I am overweight. Although I am 6’3”, clocking in at 300 pounds quickly and easily puts me in the overweight/obese bin. And while that doesn’t tell the whole story, trust me. I’m fat. I don’t know what my body fat % is, but it’s up there. I’m huge. Physically, speaking.
Last year I started a project I called Waist 38. As I began to make out a glimpse of the birth of my third child on the horizon, and with the help of a John Mayer song, I got motivated. I started a blog. I started to eat right. I counted the days. Day 1. Day 2.
The pounds went down, too. I didn’t measure my weight. It was one of my core beliefs to measure my progress by waist size, and not body weight, to keep myself motivated. But the inches were coming off. It was working. I was happy. The physical aspect of my daily practice was in full swing.
But then it stopped. A trip to Disney World with my wife at the height of her pregnancy and in the heat of summer did me in. And while I blogged positively about it, the sad fact was that this was the beginning of the end. Taxed physically with my other two girls, I was too exhausted to work out. My eating habit started to slip. What day was I by? The counting stopped. The blogging stopped.
And then Benjamin was born.
Babies are wonderful. But once they come, you stop sleeping. For a season, anyway. The exhaustion never left. Working out was a forethought, while the high calorie high fat foods that I had put off for such a long time never tasted better. And then my day job got taxing, with 60+ hour weeks and sleeping at the office became more the norm than the exception. Also, for a season. We were launching the largest revision to a major piece of software in over two decades at my job, and I was part of a small core team where ultimately the buck stopped. So we had to pull it out, make it happen.
And I gained weight all along.
But then I had a bit of a renaissance earlier this year. I got an email, and then I went on a run. Running was always a fun activity for me in my fitter days. And it felt much better than going to a treadmill and walking for 40 minutes a few times a week. I got active again on my blog. I set micro and macro goals, i.e., 5k in 30 minutes, eventually complete a half-marathon. It was fun. I blogged again. I ate better.
And then I decided to do treadmills instead of running outside. I started seeing breaks in my discipline. The eating, again, began to become sloppier. I was making progress. But, for lack of a better explanation, I just lost the spark. And then I just stopped.

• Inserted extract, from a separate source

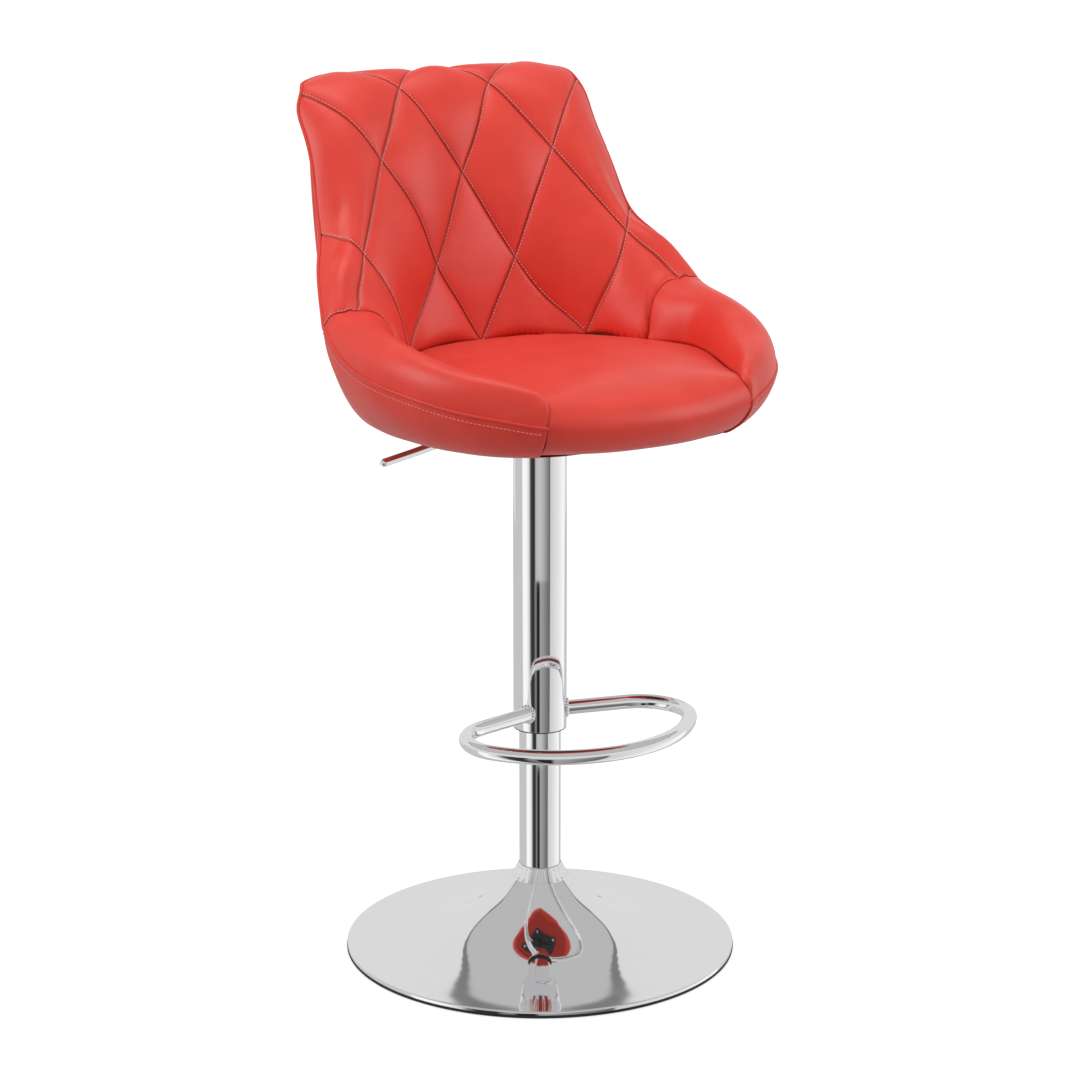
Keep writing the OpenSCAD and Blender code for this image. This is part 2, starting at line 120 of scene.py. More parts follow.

My friend Joe asked me on Twitter, “Do you think being public keeps you motivated?“. My response was honest: I like to share because I want to motivate others.
This is why I started a blog and even a brand (Waist 38) just to lose weight. It’s why that e-mail I got months after quitting stirred me to run that very afternoon, and run a few more times after that. It’s why I started the blog, and tried to get involved. I wanted feedback. Something that would prove to me I existed. That I have a life and am not just surviving, taking resources from the earth until the day I die.
I wanted to matter. That’s why I went public.
I don’t write today with some big announcement or master plan to lose weight. Someone shared a blog post with me, and it made me reflect on my recent adventures with weight loss. The stories go deeper than I share in this post. But it motivated me to write this post. To help me remember what is important. I believe missteps in personal health always directly tie back to a lack of proper priorities in my value system. I have to remember what’s important.
But I also have to learn. And I think one lesson I’ve learned is that if I’m going to get healthier, I’ve got to do it for myself. Not for someone else. And not for feedback. Because, with exception to you, dear reader, and a few others (including my maker), I don’t matter. And that’s OK. I can live with that. But the point is, if feedback is the purpose, then weight loss is not the most efficient way to go about it. Better to marry a celebrity then divorce her after our reality TV show special aired to get publicity. If I’m going to get serious about my health, is has to be about more than feedback.
Did going public feed the success or the failure? I would argue neither. Going public is just that. I’m publicly writing about my adventure. It’s not as if I got a lot feedback, right? Besides, I would find it interesting if someone else wrote stuff like this. It’s why I write anything: I write content I would like to consume from others.
I will stay public. I’m embracing this new world we live in (of blogs and Twitter and Facebook). Not shying away from it. I don’t think that’s the reason I failed. That’s too easy. While there’s internet access, I’ll be here documenting it.
Maybe it’s time to get serious again. I have failed twice before. Perhaps third time’s the charm? I’ll give it some more thought today. There are more lessons to be learned before I embark on chapter 3. I want to put myself in the best possible position to succeed.